A Aulnay-sous-Bois, Lisa, qui a passé plus de quatre ans dans divers hôtels franciliens jusqu’en 2011, a été plusieurs fois victime de violences sexuelles. «J’ai refusé plusieurs fois de coucher avec lui. Un jour, il m’a dit qu’il avait un meilleur hôtel et qu’il allait m’y emmener. Au lieu de ça, il a pris sa voiture et m’a conduit dans un hôtel miteux. Il m’a clairement piégée parce que je l’avais repoussé», rapporte-t-elle au Bondy Blog. L’enquête de 2017 montrait, elle, que certains hôtels servaient de lieux de prostitution et que des mineures sont aussi la cible de ce «système de prédation».
«Dilemme»
Le recours massif aux hôtels comme solution d’hébergement d’urgence est dénoncé par Simon Le Cœur : «On finance des marchands de sommeil doublés de harceleurs avec de l’argent public ! Pour faire vivre des familles dans 12 m²… C’est l’enfer !» Un certain nombre de femmes hébergées par le Samu social sont notamment victimes de violences conjugales.
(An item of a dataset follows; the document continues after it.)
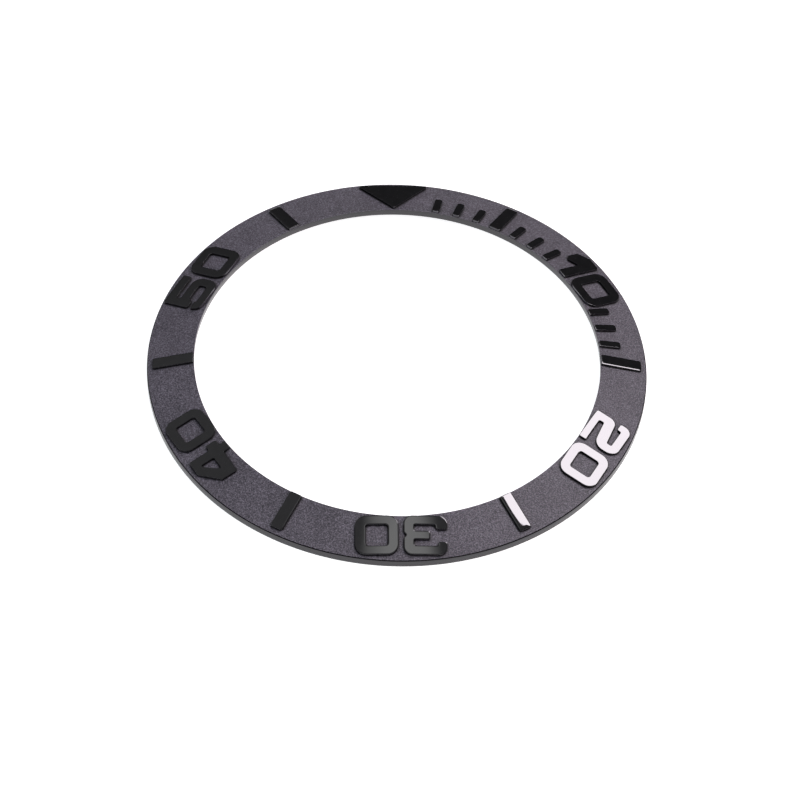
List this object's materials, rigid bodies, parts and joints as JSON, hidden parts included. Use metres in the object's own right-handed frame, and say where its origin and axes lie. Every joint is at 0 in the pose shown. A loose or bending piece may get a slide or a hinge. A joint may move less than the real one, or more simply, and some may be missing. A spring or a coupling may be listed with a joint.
{
  "type": "watch bezel insert",
  "caption": "Sloping ceramic bezel insert ring for a dive watch, with a raised polished sixty-minute scale: triangle, bars, numerals and minute ticks seated in its face.",
  "frame": {"origin": "centre of the ring, on the plane of the flat land that it rests on", "axes": "+Z along the ring's axis towards the face, +Y towards the triangle at the zero mark, +X towards the fifteen minute bar; minutes run clockwise seen from +Z"},
  "size_m": [0.038, 0.038, 0.0018],
  "materials": {
    "blasted_ceramic": "matt",
    "polished_ceramic": "gloss"
  },
  "bodies": {
    "root": {"ring": "blasted_ceramic", "triangle_marker": "polished_ceramic", "bar_05": "polished_ceramic", "bar_15": "polished_ceramic", "bar_25": "polished_ceramic", "bar_35": "polished_ceramic", "bar_45": "polished_ceramic", "bar_55": "polished_ceramic", "tick_02": "polished_ceramic", "tick_03": "polished_ceramic", "tick_04": "polished_ceramic", "tick_06": "polished_ceramic", "tick_07": "polished_ceramic", "tick_08": "polished_ceramic", "tick_12": "polished_ceramic", "tick_13": "polished_ceramic", "tick_14": "polished_ceramic", "digit_10_one": "polished_ceramic", "digit_10_zero": "polished_ceramic", "digit_20_two": "polished_ceramic", "digit_20_zero": "polished_ceramic", "digit_30_three": "polished_ceramic", "digit_30_zero": "polished_ceramic", "digit_40_four": "polished_ceramic", "digit_40_zero": "polished_ceramic", "digit_50_five": "polished_ceramic", "digit_50_zero": "polished_ceramic"}
  },
  "joints": []
}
En 2020, le Haut conseil à l’égalité (HCE) estimait les besoins à environ 20 000 places d’hébergement spécialisées, non mixtes et sécurisées. 10 144 étaient dénombrées fin 2022, sans que ces dernières ne remplissent toutes ces critères. «Faute de places dans des centres spécialisés, trop de victimes sont hébergées dans des chambres d’hôtel, qui ne sont pas adaptées et présentent des risques de “revictimation”. Des associations relèvent que certains hôtels sont des lieux de “recrutement” pour des réseaux de prostitution, en particulier pour les jeunes femmes», dénonçait déjà en 2020 le HCE.
Face à cette crise globale de l’hébergement d’urgence, le 115 se retrouve face à un «dilemme» : «Continuer d’héberger des femmes dans ces hôtels au risque qu’elles subissent des violences ou les laisser dans la rue», résume le Bondy Blog. La sociologue Armelle Andro, qui a mené l’enquête de 2017, va même plus loin. «S’ils se mettent à fermer l’hôtel au premier signalement, ils vont se retrouver à perdre plus de la moitié de leurs hôtels. Donc, ils se contentent de dire que des travailleurs sociaux passent vérifier sur place. Mais les hôteliers font le ménage avant…» Son audition en 2019 à l’Assemblée nationale n’a mené à aucun changement. Pour elle, «il y a toujours cette idée que c’est déjà bien qu’elles aient un toit».